An illegitimate child born at the end of the war, Eric Clapp was brought up by his grandparents and told that his mother Patricia was his older sister. He never knew his father. In 1997 he was confronted with evidence, which he doesn't find convincing, that his dad was a Canadian ex-serviceman, Ted Friar, who died in 1985. The only person who could confirm the truth of this was his mother Patricia.

"She was non-committal. And much as I loved her, I don't know whether she wanted to tell me the truth. I didn't press it with her because I sensed I was treading on thin ice. And I don't know if this is my suspicious nature, but I wonder if anyone was telling the truth, or even if they really know." Patricia died the year he married Melia, just after the birth of their first daughter, Ella.

The Claptons have since had two more girls, Julie Rose, who's now four, and Sophie, six months, and while he's thrilled to be the head of a real family at last, it took a thoroughbred bachelor such as himself a while to get into it. "At the beginning I was scared and not really sure. It was like, 'What's this going to be like when they're teenagers and I'm 70?' That's something I ought to try to put in a song one day."

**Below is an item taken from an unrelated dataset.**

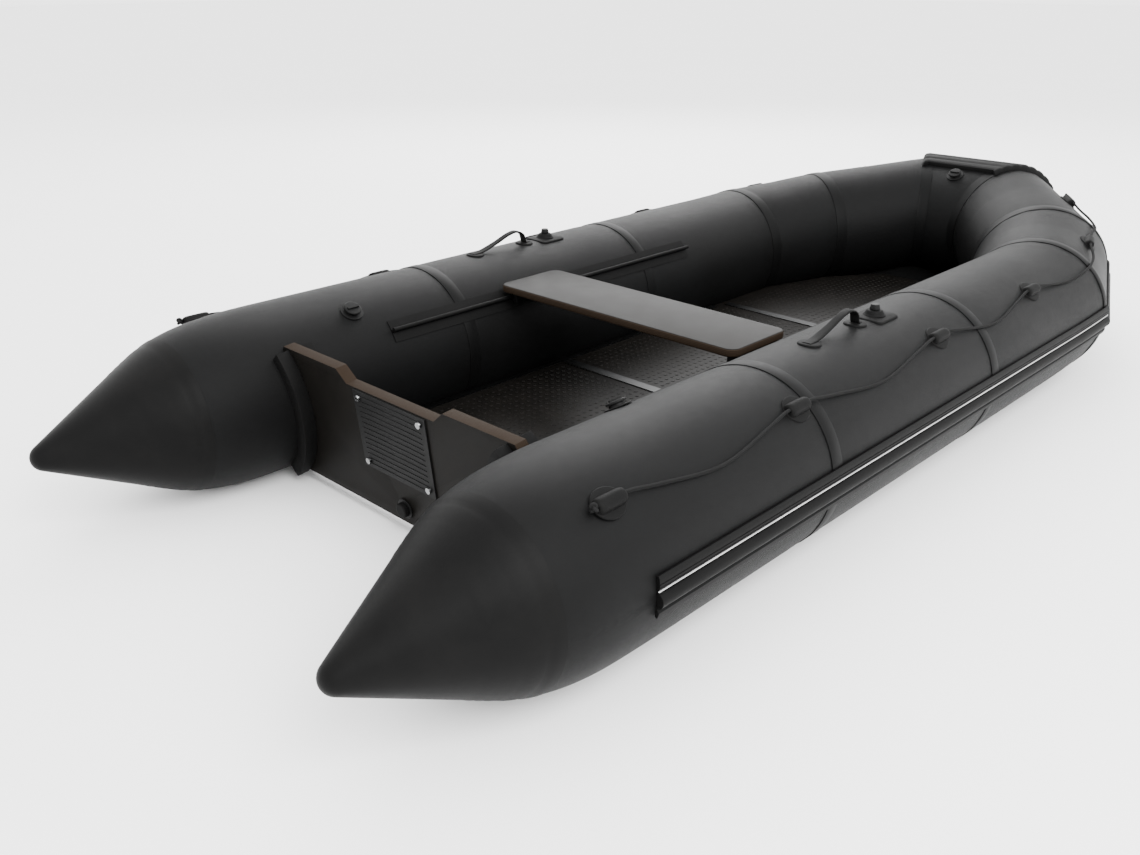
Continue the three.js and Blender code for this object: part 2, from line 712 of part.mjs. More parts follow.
/** The rope's route on the port side: leg, distance along it, angle round the tube, lift. */
const lying = ropeRadius + 1;
const tunnel = (leg, along) => [-46, 0, 46].map(
  (step) => [leg, along + step, lifelineAngle, tunnelHeight],
);
const bight = (from, to) => [[0.2, 3, 2], [0.5, 9, 0], [0.8, 3, 2]].map(
  ([share, sag, lift]) => [0, from + share * (to - from), lifelineAngle - sag, lying + lift],
);
const lifelineRoute = [
  ...fittingX.flatMap((x, i) => [...(i ? bight(fittingX[i - 1], x) : []), ...tunnel(0, x)]),
  ...[[-303, 3, 2], [-153, 7, 0], [-23, 6, 5]].map(
    ([step, sag, lift]) => [0, straightLength + step, lifelineAngle - sag, lying + lift],
  ),
  [1, 45, lifelineAngle - 4, lying + 6],
  ...tunnel(1, 0.5 * legLength(1)),
  [1, legLength(1) - 94, lifelineAngle - 1, lying + 6],
  [1, legLength(1) - 19, lifelineAngle - 4, lying + 6],
  [2, 60, lifelineAngle - 4, lying + 5.5],
  [2, 130, lifelineAngle - 2, lying + 4.5],
  ...tunnel(2, legLength(2) - lastFitting),
];
const route = new THREE.CatmullRomCurve3(
  lifelineRoute.map((p) => pointOnTube(...p)), false, 'centripetal',
);
const rope = (radius) => welded(new THREE.ExtrudeGeometry(
  new THREE.Shape(arc(radius, 0, 360, 8).slice(0, 8)),
  { steps: 78, bevelEnabled: false, extrudePath: route },
));
const lifeline = rope(ropeRadius);
piece('port_lifeline', lifeline, ropeFibre());
piece('starboard_lifeline', mirrored(lifeline), ropeFibre());

const ropeClear = rope(ropeRadius + ropeSlack);
const fittingStops = [
  ...fittingX.map((x) => [0, x, tubeClear]),
  [1, 0.5 * legLength(1), bowClear],
  [2, legLength(2) - lastFitting, bowClear],
];
fittingStops.forEach(([leg, along, tube], i) => {
  const fitting = cut(onTube(ropeFitting(), leg, along, lifelineAngle), tube, ropeClear);
  piece(`port_rope_fitting_${i + 1}`, fitting, darkRubber());
  piece(`starboard_rope_fitting_${i + 1}`, mirrored(fitting), darkRubber());
});

// ---------------------------------------------------------------- carry handles

/** Strap that arches between two feet on top of the tube, highest towards the bow. */
function carryHandle() {
  const span = handleForward - handleAft;
  const middle = new THREE.SplineCurve([
    [0, 2], [0.12 * span, 5], [0.4 * span, 0.5 * handleRise], [0.68 * span, 0.94 * handleRise],
    [0.83 * span, handleRise], [0.95 * span, 0.7 * handleRise], [span, 2],
  ].map(([x, z]) => new THREE.Vector2(x, z)));
  const strap = 5.5;
  const points = middle.getPoints(28);
  const normal = (i) => {
    const t = middle.getTangent(i / 28);
    return new THREE.Vector2(-t.y, t.x).multiplyScalar(strap / 2);
  };
  const ribbon = [
    ...points.map((p, i) => p.clone().add(normal(i))),
    ...points.map((p, i) => p.clone().sub(normal(i))).reverse(),
  ];
  const arch = flat(ribbon, 26)
    .rotateX(Math.PI / 2).translate(handleAft, 13, tubeRadius + 3);
  const foot = (x) => block(x - 24, x + 24, -27, 27, tubeRadius - 8, tubeRadius + 5);
  return joined(foot(handleAft), foot(handleForward), arch);
}
const handle = cut(onTube(carryHandle(), 0, 0, 90), tubeClear);
piece('port_handle', handle, darkRubber());
piece('starboard_handle', mirrored(handle), darkRubber());

// ---------------------------------------------------------------- oarlocks

const bossTop = tubeRadius + 17;
const pad = cut(
  joined(
    block(-50, 50, -46, 46, tubeRadius - 10, tubeRadius + 5),
    post(27, 19, tubeRadius, bossTop),
  ),
  post(pinRadius + gap, pinRadius + gap, tubeRadius + 4, bossTop + 10),
);
const pin = turned([
  [0, tubeRadius + 4 + gap], [pinRadius, tubeRadius + 4 + gap], [pinRadius, bossTop + gap],
  [13, bossTop + gap], [13, bossTop + 5], [10, bossTop + 14], [0, bossTop + 15],
]);
const portPad = cut(onTube(pad, 0, oarlockX, 90), tubeClear);
const portPin = onTube(pin, 0, oarlockX, 90);
piece('port_oarlock_pad', portPad, darkRubber());
piece('starboard_oarlock_pad', mirrored(portPad), darkRubber());
piece('port_oarlock_pin', portPin, mouldedPlastic());
piece('starboard_oarlock_pin', mirrored(portPin), mouldedPlastic());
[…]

The family love the new album. Melia's favourite is Run Home To Me: "She only has to hear the opening and she starts to cry, and me too, because that song is about us sitting on the stony beach in Bognor in winter. It was cold but beautiful and nobody was there and it was the most real picture I had of us becoming a family. That was the moment of realisation."

Julie Rose, on the other hand, prefers the album's jolliest number, One Track Mind. "I didn't want to put Melia on the spot but I would run things past Julie, singing words to her, and if she sang along then I figured they were OK. She actually chipped in a few things on that track," the indulgent dad smiles proudly, then the grizzled old pro remembers something. "She's not credited though."